Amazon's AWS Shows Signs of Weakness as Competitors Charge Ahead (bloomberg.com)
- Reference: 0179864164
- News link: https://slashdot.org/story/25/10/24/1830258/amazons-aws-shows-signs-of-weakness-as-competitors-charge-ahead
- Source link: https://www.bloomberg.com/news/features/2025-10-24/amazon-s-aws-is-slowed-by-bloat-as-competitors-clinch-ai-deals
Bloomberg interviewed 23 current and former AWS employees who described management layers that proliferated after a pandemic hiring binge. One sales engineer who was six managers from Jeff Bezos before the pandemic found himself fifteen rungs from CEO Andy Jassy earlier this year. AWS hesitated to invest in Anthropic when the AI startup was spending most of its cash on Amazon servers.
Executives doubted the Anthropic AI could be monetized and were culturally reluctant to pay for external technology they believed could be built in-house. Google invested in early 2023. Amazon followed that September [2]with $4 billion in commitments . On Thursday, Google said it will [3]supply up to 1 million AI chips to Anthropic .
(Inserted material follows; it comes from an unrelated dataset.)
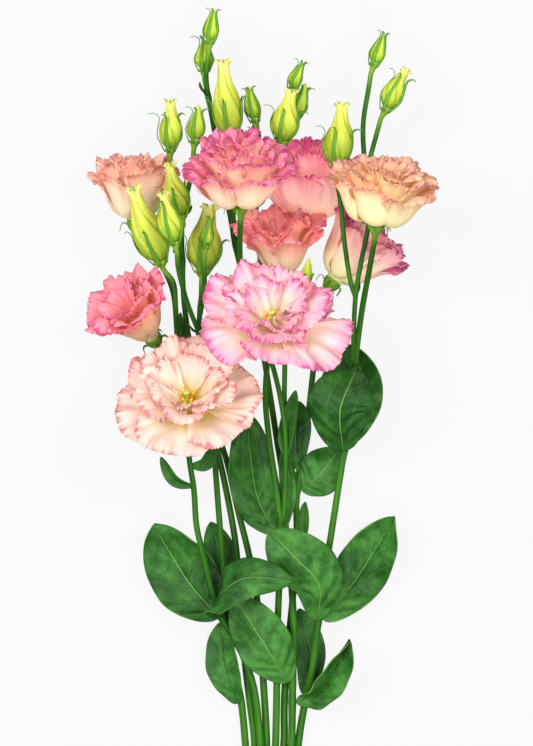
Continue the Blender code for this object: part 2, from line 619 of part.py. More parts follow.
def leaf_surface(leaf, start):
    """surface(u, v) of a leaf that starts at the point start."""
    route = [start, *leaf.route[1:]]
    line = smooth_path(route, 8)
    along = tangents(line)
    share = np.linspace(0, 1, len(line))
    first, last = (np.array(side, float) for side in leaf.sides)
    fold = math.radians(leaf.fold)
    phase = math.pi * chance(leaf.name, leaf.half_width, "phase")

    def surface(u, v):
        v = 0.5 - 0.5 * math.cos(math.pi * v)
        middle = np.array([np.interp(v, share, line[:, i]) for i in range(3)])
        direction = unit([np.interp(v, share, along[:, i]) for i in range(3)])
        side = first + (last - first) * v
        side = unit(side - direction * (side @ direction))
        face = np.cross(side, direction)
        face = face if face[2] > 0 else -face
        width = leaf.half_width * leaf_width(v)
        rise = abs(u) * width * math.sin(fold) * ease(v * 3)
        rise += leaf.wave * abs(u) ** 2 * ease(v * 2) * math.sin(2 * math.pi * 1.4 * v + phase * np.sign(u))
        return on_table(middle + side * u * width * math.cos(fold) + face * rise)

    return surface


def leaf_start(leaf, stem):
    """Where a leaf clasps its stem: on the stem's skin, on the side that the leaf leaves from."""
    wanted = np.array(leaf.route[0], float)
    points = np.array(stem.main, float)
    spans = np.linalg.norm(np.diff(points, axis=0), axis=1)
    nearest = None
    for i, (here, there) in enumerate(zip(points, points[1:])):
        along = (there - here) / spans[i]
        share = min(max((wanted - here) @ along, 0.0), spans[i])
        foot = here + along * share
        apart = float(np.linalg.norm(foot - wanted))
        if nearest is None or apart < nearest[0]:
            nearest = (apart, foot, along, (spans[:i].sum() + share) / spans.sum())
    _, foot, along, share = nearest
    out = np.array(leaf.route[1], float) - foot
    out = unit(out - along * (out @ along))
    radius = STEM_RADIUS + (NECK_RADIUS - STEM_RADIUS) * share
    root = LEAF_ROOT * leaf.half_width * abs(unit(leaf.sides[0]) @ out)
    return foot + out * (0.93 * radius + GAP + 0.5 * LEAF_THICKNESS + root)


def make_leaf(leaf, stem):
    finish = material(leaf.name, GREEN_LEAF, 0.55)
    cells = (2, 6) if leaf.half_width > 8 else (2, 4)
    return blade(leaf.name, leaf_surface(leaf, leaf_start(leaf, stem)), cells, LEAF_THICKNESS, finish)


def make_stem(stem):
    """A main stem with its twigs, calyxes and small upper leaves, as one green body."""
    finish = material(stem.name, GREEN_STEM, 0.5)
    body = stalk(stem.name, stem.main, STEM_RADIUS, stem.ends, finish)
    pieces = []
    for number, twig in enumerate(stem.twigs):
        pieces.append(stalk(f"twig_{number}", twig.via, TWIG_RADIUS, twig.ends, finish))
    for number, leaf in enumerate(stem.small_leaves):
        surface = leaf_surface(leaf, np.array(leaf.route[0], float))
        pieces.append(blade(f"small_leaf_{number}", surface, (2, 3), LEAF_THICKNESS, finish))
    return fuse(body, pieces)


def band_outline(reach):
    """The tight outline round the stems at the band, `reach` outside each stem's middle, as (x, z) points."""
    centres = [(stem.main[1][0], stem.main[1][2]) for stem in STEMS]
    outline = []
    for step in range(BAND_STEPS):
        angle = 2 * math.pi * step / BAND_STEPS
        spoke = np.array((math.cos(angle), math.sin(angle)))
        furthest = max(centres, key=lambda centre: spoke @ centre)
        outline.append(np.array(furthest) + spoke * reach)
    return outline


def make_band():
    """The flat band that holds the stems together."""
    inner = band_outline(STEM_RADIUS + GAP)
    outer = band_outline(STEM_RADIUS + GAP + BAND_WALL)
    ends = (BAND_Y - 0.5 * BAND_WIDTH, BAND_Y + 0.5 * BAND_WIDTH)

    def build(body):
        loops = [
            [body.verts.new((x * MM, y * MM, z * MM)) for x, z in outline]
            for outline, y in ((inner, ends[0]), (outer, ends[0]), (outer, ends[1]), (inner, ends[1]))
        ]
        for i, loop in enumerate(loops):
            beside = loops[(i + 1) % len(loops)]
            for corner in range(BAND_STEPS):
                after = (corner + 1) % BAND_STEPS
                body.faces.new((loop[corner], loop[after], beside[after], beside[corner]))
        bmesh.ops.recalc_face_normals(body, faces=body.faces)

    return mesh_object("band", build, material("band", BAND_COLOUR, 0.7), smooth=False)


def main():
    for old in list(bpy.data.objects):
        bpy.data.objects.remove(old)
    stems = {stem.name: stem for stem in STEMS}
    for stem in STEMS:
        make_stem(stem)
    for bloom in BLOOMS:
        make_bloom(bloom)
        if bloom.habit == "open":
            make_pistil(bloom)
    for bud in BUDS:
        make_bud(bud)
    for carrier, leaf in LEAVES:
        make_leaf(leaf, stems[carrier])
    make_band()


main()
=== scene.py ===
"""The finished look of a banded bunch of fringed lisianthus that lies on a table.

Every piece repeats the lines and sizes of the solid that it stands for. Places are in millimetres, with
+X to the right, +Y from the cut ends to the buds and +Z up, and `MM` turns them into Blender's metres.
"""

import math
import random
from collections import namedtuple

import bpy
import numpy as np
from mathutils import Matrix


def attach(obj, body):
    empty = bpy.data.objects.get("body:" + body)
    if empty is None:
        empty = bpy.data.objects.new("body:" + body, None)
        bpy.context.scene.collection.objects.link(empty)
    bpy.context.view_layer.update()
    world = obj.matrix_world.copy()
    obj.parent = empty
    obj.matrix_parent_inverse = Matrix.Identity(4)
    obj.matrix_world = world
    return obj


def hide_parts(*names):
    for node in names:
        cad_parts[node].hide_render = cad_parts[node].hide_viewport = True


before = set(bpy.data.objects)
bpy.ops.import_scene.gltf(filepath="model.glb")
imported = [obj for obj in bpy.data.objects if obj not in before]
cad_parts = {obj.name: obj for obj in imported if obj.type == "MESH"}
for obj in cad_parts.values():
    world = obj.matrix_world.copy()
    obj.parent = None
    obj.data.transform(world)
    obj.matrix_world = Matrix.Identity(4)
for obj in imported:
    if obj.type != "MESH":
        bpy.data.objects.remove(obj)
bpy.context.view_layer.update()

MM = 0.001
STEM_RADIUS = 2.15
TWIG_RADIUS = 1.3
NECK_RADIUS = 1.45
CALYX_RADIUS = 4.9
SEPALS = 5
GAP = 0.3  # between pieces that touch on the real plant
TABLE_CLEARANCE = 0.4  # the middle of no sheet lies lower than this

PETAL_WALL = 0.3
LEAF_WALL = 0.5
SEPAL_WALL = 0.4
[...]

[1] https://www.bloomberg.com/news/features/2025-10-24/amazon-s-aws-is-slowed-by-bloat-as-competitors-clinch-ai-deals
[2] https://slashdot.org/story/23/09/25/1319210/amazon-to-invest-as-much-as-4-billion-in-ai-startup-anthropic
[3] https://tech.slashdot.org/story/25/10/23/2054219/anthropics-google-cloud-deal-includes-1-million-tpus-1-gw-of-capacity-in-2026
Wait and see if they were right (Score:1)
What does Anthropic do that Bedrock can't?
AWS's big sell is that it is a 'one-stop-shop' for all your infrastructure and hosting needs. My bet is when the dust settles the GenAI applications that are actually valuable will get migrated to where the rest of the resources are, especially as any capability gap shrinks.
AWS is starting to slip (Score:2)
I've been a long time AWS user, and I noticed that their quality is slipping. Their tech support is becoming increasingly unhelpful, and escalating to your TAM is useless because they can't do anything to help solve the problem.
I also noticed that unexplained small outages are becoming more frequent, along with the larger outages like we saw in us-east-1 last week. Worst yet, the cost for compute is actually starting to creep upward in terms of cents per hour for server runtime, after years where it constan
AI as a Commondity (Score:2)
Most value in today's market comes from controlling the supply. I suspect AI will be a commodity purchased based on cost with no one really able to control the supply. That will likely mean that a lot of the investment being made will turn out to be of much less value than anticipated. Surgeons are expensive because the supply is controlled through licensing. Once they are replaced with AI and a robot, the cost of surgery is going to be determined by how easy it is to build a robot using AI, not how much su
Re: (Score:2)
You are assuming that AI will be a commodity which will be in demand. If that's not the case, your argument completely breaks.
metastasized tech debt (Score:2)
metastasized tech debt
Odd definition of weakness (Score:2)
AWS revenues have been growing at + ~$6B per year for a few years and that has not changed. Just because MS is currently growing faster because they have a bunch of locked-in customers whose easy-path is Azure, doesn't mean AWS is "weak". Since Azure growth is coming from a largely fixed pool of customers, it will taper off at some point. There are plenty of things to not like about AWS' corporate culture, but the business seems to be firing on all cylinders when it comes to revenue growth.
Hmm (Score:2)
They can't be all that weak if half the web goes down when one of their servers does ...
Whatever your opinion of Amazon or Bezos.... (Score:2)
and mine isn't particularly favorable, AWS is a FANTASTIC achievement.
for it to have been built by a glorified department store is downright ASTOUNDING when NONE of the tech industry titans had a comparable offering still boggles my mind.
their stocks should have dropped to $10 the day AWS launched.
Re: (Score:2)
The idea was good, but being the first mover is always brings it's problems. Competition is now eating AWS' lunch with regard to usability. Maybe it starts to shine when you are running huge deployments, but if the first impression sucks and a client goes elsewhere because of it, they will not be coming back, and you lost your chance.
Re: (Score:2)
" Competition is now eating AWS' lunch with regard to usability"
which?
I haven't looked at any except Azure in years and it looks like I'll soon be living & breathing Azure as my org is looking to dump VMware for Azure Local
I find that hard to believe (Score:2)
Microsoft moves things around every couple of weeks. What used to be a standard feature is now billed separately... actually that probably explains Microsoft's increasing revenues.